## Task instructions
Only the lines holding the string "with" are needed. Copy each one.
** BEGIN Data section **
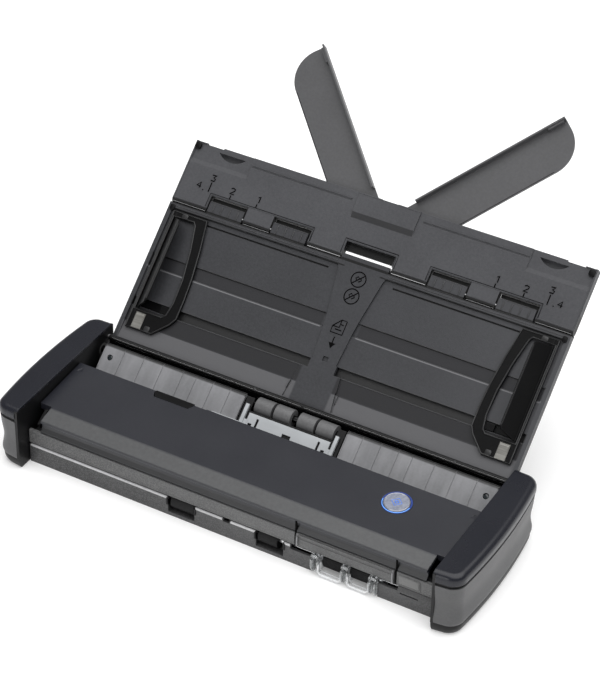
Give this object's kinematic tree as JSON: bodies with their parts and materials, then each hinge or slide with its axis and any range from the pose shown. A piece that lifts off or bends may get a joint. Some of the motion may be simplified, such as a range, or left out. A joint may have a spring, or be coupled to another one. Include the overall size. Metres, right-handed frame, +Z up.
{
  "type": "sheet fed document scanner",
  "caption": "Portable sheet fed document scanner with a fold-up feed tray, folding extension, swing-out paper arms, sliding side guides and a front cover that opens forward.",
  "frame": {"origin": "centre of the body's underside, on the surface it stands on", "axes": "+Z up, +X to the right along the body's length, +Y to the back, the paper comes out towards -Y"},
  "size_m": [0.2848, 0.2426, 0.1618],
  "materials": {
    "cap_satin": "satin",
    "side_silver": "satin",
    "black_moulding": "matte",
    "front_texture": "fine grain",
    "guide_grey": "satin",
    "pale_plastic": "translucent",
    "clear_plastic": "clear",
    "roller_rubber": "matte",
    "foot_rubber": "matte",
    "shaft_steel": "satin",
    "bush_plastic": "matte",
    "sensor_glass": "clear",
    "board_green": "solder resist",
    "tray_charcoal": "fine grain",
    "guide_black": "satin",
    "arm_grey": "fine grain",
    "button_metal": "spun",
    "ring_blue": "lit"
  },
  "bodies": {
    "chassis": {"base_plate": "front_texture", "rear_cover": "black_moulding", "lower_frame": "black_moulding", "end_base_left": "black_moulding", "end_base_right": "black_moulding", "side_panel_left": "side_silver", "side_panel_right": "side_silver", "end_frame_left": "black_moulding", "end_frame_right": "black_moulding", "end_cap_left": "cap_satin", "end_cap_right": "cap_satin", "feed_guide_left": "guide_grey", "feed_guide_right": "guide_grey", "roller_cover": "pale_plastic", "card_guide": "clear_plastic", "roller_bushes": "bush_plastic", "rubber_feet": "foot_rubber", "base_screws": "shaft_steel", "lower_sensor": "bush_plastic", "lower_glass": "sensor_glass", "main_board": "board_green", "usb_socket": "shaft_steel", "power_socket": "bush_plastic", "drive_motor": "shaft_steel", "drive_belts": "foot_rubber"},
    "eject_roller": {"eject_shaft": "shaft_steel", "eject_tyres": "roller_rubber", "eject_pulley": "bush_plastic"},
    "pickup_roller": {"pickup_shaft": "shaft_steel", "pickup_tyres": "roller_rubber", "pickup_pulley": "bush_plastic"},
    "feed_roller": {"feed_roller": "roller_rubber"},
    "motor_pulley": {"motor_pulley": "bush_plastic"},
    "upper_unit": {"top_cover": "cap_satin", "front_plate": "front_texture", "card_flap": "front_texture", "upper_frame": "black_moulding", "upper_sensor": "bush_plastic", "upper_glass": "sensor_glass", "cover_pivots": "shaft_steel", "button_ring": "ring_blue"},
    "start_button": {"start_button": "button_metal"},
    "open_lever": {"open_lever": "guide_black"},
    "retard_roller": {"retard_roller": "roller_rubber"},
    "pinch_rollers": {"pinch_rollers": "roller_rubber"},
    "feed_tray": {"tray_panel": "tray_charcoal", "tray_shell": "tray_charcoal", "tray_hinge_pins": "shaft_steel", "extension_hinge_pins": "shaft_steel"},
    "guide_left": {"guide_base_left": "guide_black", "guide_clip_left": "shaft_steel"},
    "guide_right": {"guide_base_right": "guide_black", "guide_clip_right": "shaft_steel"},
    "wall_left": {"guide_wall_left": "guide_black"},
    "wall_right": {"guide_wall_right": "guide_black"},
    "guide_pinion": {"guide_pinion": "bush_plastic"},
    "extension": {"extension_panel": "tray_charcoal", "extension_shell": "tray_charcoal"},
    "arm_left": {"arm_left": "arm_grey"},
    "arm_right": {"arm_right": "arm_grey"}
  },
  "joints": [
    {"name": "tray_fold", "type": "hinge", "parent": "chassis", "child": "feed_tray", "pos_m": [0, 0.04217, 0.03283], "axis": [1, 0, 0], "range_deg": [0, 138.9]},
    {"name": "extension_fold", "type": "hinge", "parent": "feed_tray", "child": "extension", "pos_m": [0, 0.11119, 0.08667], "axis": [1, 0, 0], "range_deg": [0, 90]},
    {"name": "arm_left_swing", "type": "hinge", "parent": "extension", "child": "arm_left", "pos_m": [-0.015, 0.13025, 0.10224], "axis": [0, -0.6574, 0.7536], "range_deg": [0, 48.3]},
    {"name": "arm_right_swing", "type": "hinge", "parent": "extension", "child": "arm_right", "pos_m": [0.015, 0.13025, 0.10224], "axis": [0, 0.6574, -0.7536], "range_deg": [0, 48.3]},
    {"name": "guide_left_slide", "type": "slide", "parent": "feed_tray", "child": "guide_left", "axis": [1, 0, 0], "range_m": [0, 0.072]},
    {"name": "guide_right_slide", "type": "slide", "parent": "feed_tray", "child": "guide_right", "axis": [-1, 0, 0], "range_m": [0, 0.072]},
    {"name": "guide_pinion_turn", "type": "hinge", "parent": "feed_tray", "child": "guide_pinion", "pos_m": [0, 0.06372, 0.04433], "axis": [0, -0.6574, 0.7536], "range_deg": [-862, 2]},
    {"name": "wall_left_fold", "type": "hinge", "parent": "guide_left", "child": "wall_left", "pos_m": [-0.117, 0.08011, 0.06281], "axis": [0, 0.7536, 0.6574], "range_deg": [0, 52.2]},
    {"name": "wall_right_fold", "type": "hinge", "parent": "guide_right", "child": "wall_right", "pos_m": [0.117, 0.08011, 0.06281], "axis": [0, -0.7536, -0.6574], "range_deg": [0, 52.2]},
    {"name": "cover_open", "type": "hinge", "parent": "chassis", "child": "upper_unit", "pos_m": [0, -0.0366, 0.0137], "axis": [-1, 0, 0], "range_deg": [-60, 0]},
    {"name": "lever_pull", "type": "hinge", "parent": "upper_unit", "child": "open_lever", "pos_m": [-0.063, 0.0089, 0.0328], "axis": [-1, 0, 0], "range_deg": [-14, 0], "stiffness_Nm_per_rad": 0.02},
    {"name": "button_press", "type": "slide", "parent": "upper_unit", "child": "start_button", "axis": [0, 0.0549, -0.9985], "range_m": [0, 0.0008], "stiffness_N_per_m": 400},
    {"name": "eject_spin", "type": "hinge", "parent": "chassis", "child": "eject_roller", "pos_m": [0, -0.0324, 0.0078], "axis": [1, 0, 0], "continuous": true},
    {"name": "motor_spin", "type": "hinge", "parent": "chassis", "child": "motor_pulley", "pos_m": [0.129, 0.0275, 0.0105], "axis": [1, 0, 0], "continuous": true},
    {"name": "pickup_spin", "type": "hinge", "parent": "chassis", "child": "pickup_roller", "pos_m": [0, 0.03566, 0.02835], "axis": [1, 0, 0], "continuous": true},
    {"name": "feed_spin", "type": "hinge", "parent": "chassis", "child": "feed_roller", "pos_m": [0, 0.0126, 0.0124], "axis": [1, 0, 0], "continuous": true},
    {"name": "retard_spin", "type": "hinge", "parent": "upper_unit", "child": "retard_roller", "pos_m": [0, 0.0126, 0.0238], "axis": [1, 0, 0], "continuous": true},
    {"name": "pinch_spin", "type": "hinge", "parent": "upper_unit", "child": "pinch_rollers", "pos_m": [0.027, -0.0324, 0.015], "axis": [1, 0, 0], "continuous": true}
  ],
  "couplings": [
    {"joint": "guide_right_slide", "follows": "guide_left_slide", "ratio": 1},
    {"joint": "guide_pinion_turn", "follows": "guide_left_slide", "rad_per_m": -208.33},
    {"joint": "wall_left_fold", "follows": "tray_fold", "ratio": 0.37221},
    {"joint": "wall_right_fold", "follows": "tray_fold", "ratio": 0.37221},
    {"joint": "motor_spin", "follows": "eject_spin", "ratio": 1.4},
    {"joint": "pickup_spin", "follows": "eject_spin", "ratio": 1},
    {"joint": "feed_spin", "follows": "eject_spin", "ratio": 1}
  ]
}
** END Data section **
## Response for this exercise
Give this object's kinematic tree as JSON: bodies with their parts and materials, then each hinge or slide with its axis and any range from the pose shown. A piece that lifts off or bends may get a joint. Some of the motion may be simplified, such as a range, or left out. A joint may have a spring, or be coupled to another one. Include the overall size. Metres, right-handed frame, +Z up.
  "caption": "Portable sheet fed document scanner with a fold-up feed tray, folding extension, swing-out paper arms, sliding side guides and a front cover that opens forward.",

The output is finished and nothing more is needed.